# [STATED TASK]
Write out the data again in full, exactly as it reads.

§ §

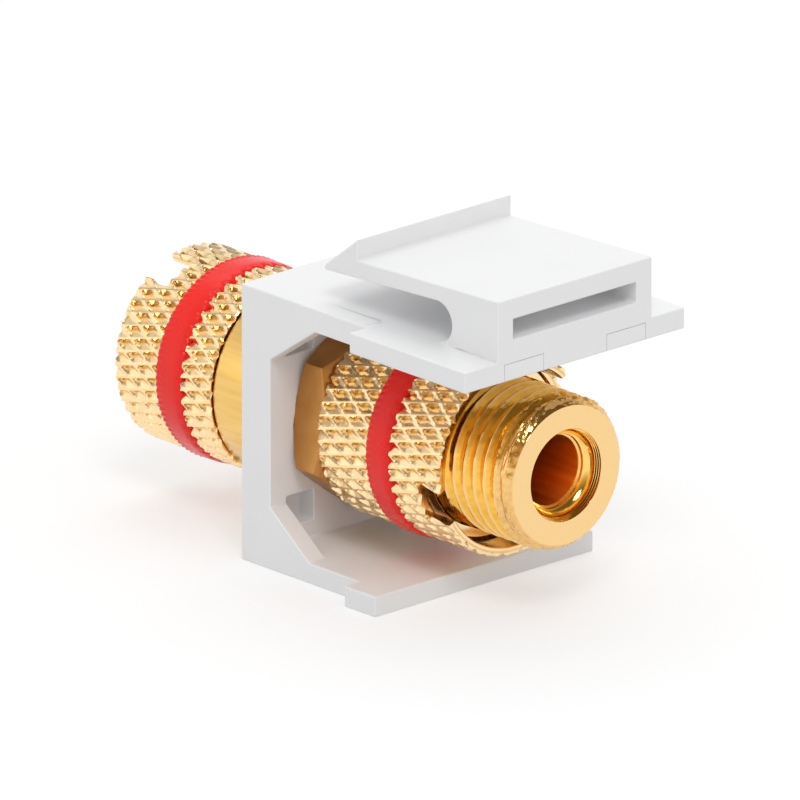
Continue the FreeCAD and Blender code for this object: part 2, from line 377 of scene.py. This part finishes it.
def blended(tree, operation, first, second):
    """Two values joined by a maths operation; the second may be a plain number."""
    step = tree.nodes.new("ShaderNodeMath")
    step.operation = operation
    tree.links.new(first, step.inputs[0])
    if isinstance(second, float):
        step.inputs[1].default_value = second
    else:
        tree.links.new(second, step.inputs[1])
    return step.outputs["Value"]


def mixed_colour(tree, factor, low, high):
    """Colour between two, by a factor."""
    mix = tree.nodes.new("ShaderNodeMix")
    mix.data_type = "RGBA"
    mix.inputs["A"].default_value = (*low, 1)
    mix.inputs["B"].default_value = (*high, 1)
    tree.links.new(factor, mix.inputs["Factor"])
    return mix.outputs["Result"]


def changed_colour(tree, factor, colour, target):
    """Colour that turns to another by a factor."""
    mix = tree.nodes.new("ShaderNodeMix")
    mix.data_type = "RGBA"
    tree.links.new(factor, mix.inputs["Factor"])
    tree.links.new(colour, mix.inputs["A"])
    tree.links.new(target, mix.inputs["B"])
    return mix.outputs["Result"]


def changed_value(tree, factor, value, target):
    """Value that turns to a plain number by a factor."""
    mix = tree.nodes.new("ShaderNodeMix")
    tree.links.new(value, mix.inputs["A"])
    mix.inputs["B"].default_value = target
    tree.links.new(factor, mix.inputs["Factor"])
    return mix.outputs["Result"]


def bumped(tree, shader, height, distance):
    """Fine relief on the shader's normal, its height in millimetres."""
    bump = tree.nodes.new("ShaderNodeBump")
    bump.inputs["Strength"].default_value = 1.0
    bump.inputs["Distance"].default_value = distance * MM
    tree.links.new(height, bump.inputs["Height"])
    tree.links.new(bump.outputs["Normal"], shader.inputs["Normal"])


def axis_places(tree, place):
    """Coordinates (radius, y, 0), the same all round the post's axis, and the radius and y alone."""
    apart = tree.nodes.new("ShaderNodeSeparateXYZ")
    tree.links.new(place, apart.inputs["Vector"])
    flat = tree.nodes.new("ShaderNodeCombineXYZ")
    tree.links.new(apart.outputs["X"], flat.inputs["X"])
    tree.links.new(apart.outputs["Z"], flat.inputs["Z"])
    length = tree.nodes.new("ShaderNodeVectorMath")
    length.operation = "LENGTH"
    tree.links.new(flat.outputs["Vector"], length.inputs[0])
    joined = tree.nodes.new("ShaderNodeCombineXYZ")
    tree.links.new(length.outputs["Value"], joined.inputs["X"])
    tree.links.new(apart.outputs["Y"], joined.inputs["Y"])
    return joined.outputs["Vector"], length.outputs["Value"], apart.outputs["Y"]


def squeezed(tree, place, factor):
    """Coordinates drawn together along the post's axis, which stretches a noise along it."""
    step = tree.nodes.new("ShaderNodeVectorMath")
    step.operation = "MULTIPLY"
    step.inputs[1].default_value = (1, factor, 1)
    tree.links.new(place, step.inputs[0])
    return step.outputs["Vector"]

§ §

# [EXERCISE OUTPUT]
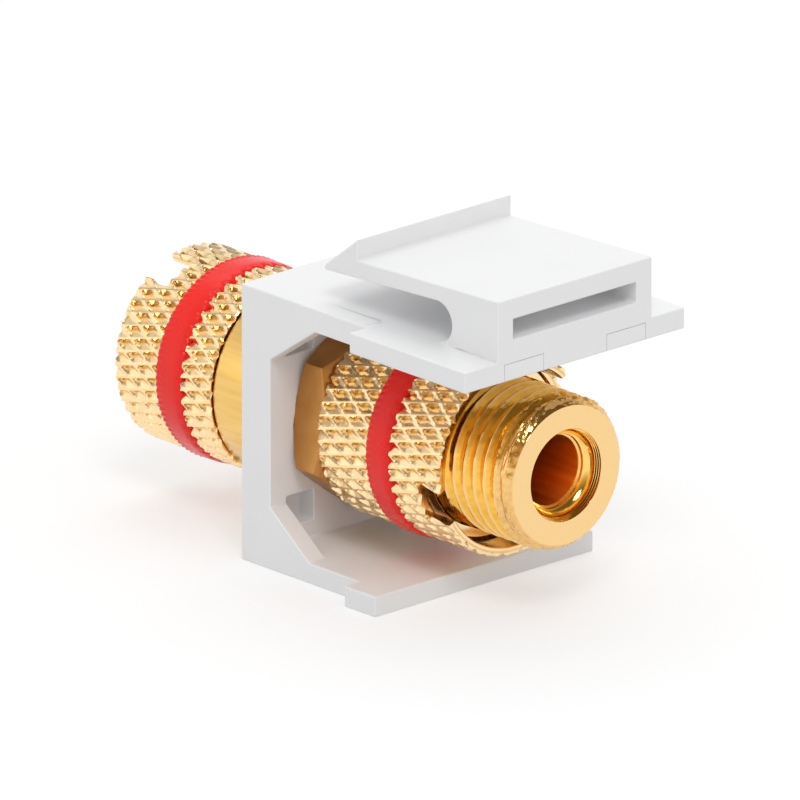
Continue the FreeCAD and Blender code for this object: part 2, from line 377 of scene.py. This part finishes it.
def blended(tree, operation, first, second):
    """Two values joined by a maths operation; the second may be a plain number."""
    step = tree.nodes.new("ShaderNodeMath")
    step.operation = operation
    tree.links.new(first, step.inputs[0])
    if isinstance(second, float):
        step.inputs[1].default_value = second
    else:
        tree.links.new(second, step.inputs[1])
    return step.outputs["Value"]


def mixed_colour(tree, factor, low, high):
    """Colour between two, by a factor."""
    mix = tree.nodes.new("ShaderNodeMix")
    mix.data_type = "RGBA"
    mix.inputs["A"].default_value = (*low, 1)
    mix.inputs["B"].default_value = (*high, 1)
    tree.links.new(factor, mix.inputs["Factor"])
    return mix.outputs["Result"]


def changed_colour(tree, factor, colour, target):
    """Colour that turns to another by a factor."""
    mix = tree.nodes.new("ShaderNodeMix")
    mix.data_type = "RGBA"
    tree.links.new(factor, mix.inputs["Factor"])
    tree.links.new(colour, mix.inputs["A"])
    tree.links.new(target, mix.inputs["B"])
    return mix.outputs["Result"]


def changed_value(tree, factor, value, target):
    """Value that turns to a plain number by a factor."""
    mix = tree.nodes.new("ShaderNodeMix")
    tree.links.new(value, mix.inputs["A"])
    mix.inputs["B"].default_value = target
    tree.links.new(factor, mix.inputs["Factor"])
    return mix.outputs["Result"]


def bumped(tree, shader, height, distance):
    """Fine relief on the shader's normal, its height in millimetres."""
    bump = tree.nodes.new("ShaderNodeBump")
    bump.inputs["Strength"].default_value = 1.0
    bump.inputs["Distance"].default_value = distance * MM
    tree.links.new(height, bump.inputs["Height"])
    tree.links.new(bump.outputs["Normal"], shader.inputs["Normal"])


def axis_places(tree, place):
    """Coordinates (radius, y, 0), the same all round the post's axis, and the radius and y alone."""
    apart = tree.nodes.new("ShaderNodeSeparateXYZ")
    tree.links.new(place, apart.inputs["Vector"])
    flat = tree.nodes.new("ShaderNodeCombineXYZ")
    tree.links.new(apart.outputs["X"], flat.inputs["X"])
    tree.links.new(apart.outputs["Z"], flat.inputs["Z"])
    length = tree.nodes.new("ShaderNodeVectorMath")
    length.operation = "LENGTH"
    tree.links.new(flat.outputs["Vector"], length.inputs[0])
    joined = tree.nodes.new("ShaderNodeCombineXYZ")
    tree.links.new(length.outputs["Value"], joined.inputs["X"])
    tree.links.new(apart.outputs["Y"], joined.inputs["Y"])
    return joined.outputs["Vector"], length.outputs["Value"], apart.outputs["Y"]


def squeezed(tree, place, factor):
    """Coordinates drawn together along the post's axis, which stretches a noise along it."""
    step = tree.nodes.new("ShaderNodeVectorMath")
    step.operation = "MULTIPLY"
    step.inputs[1].default_value = (1, factor, 1)
    tree.links.new(place, step.inputs[0])
    return step.outputs["Vector"]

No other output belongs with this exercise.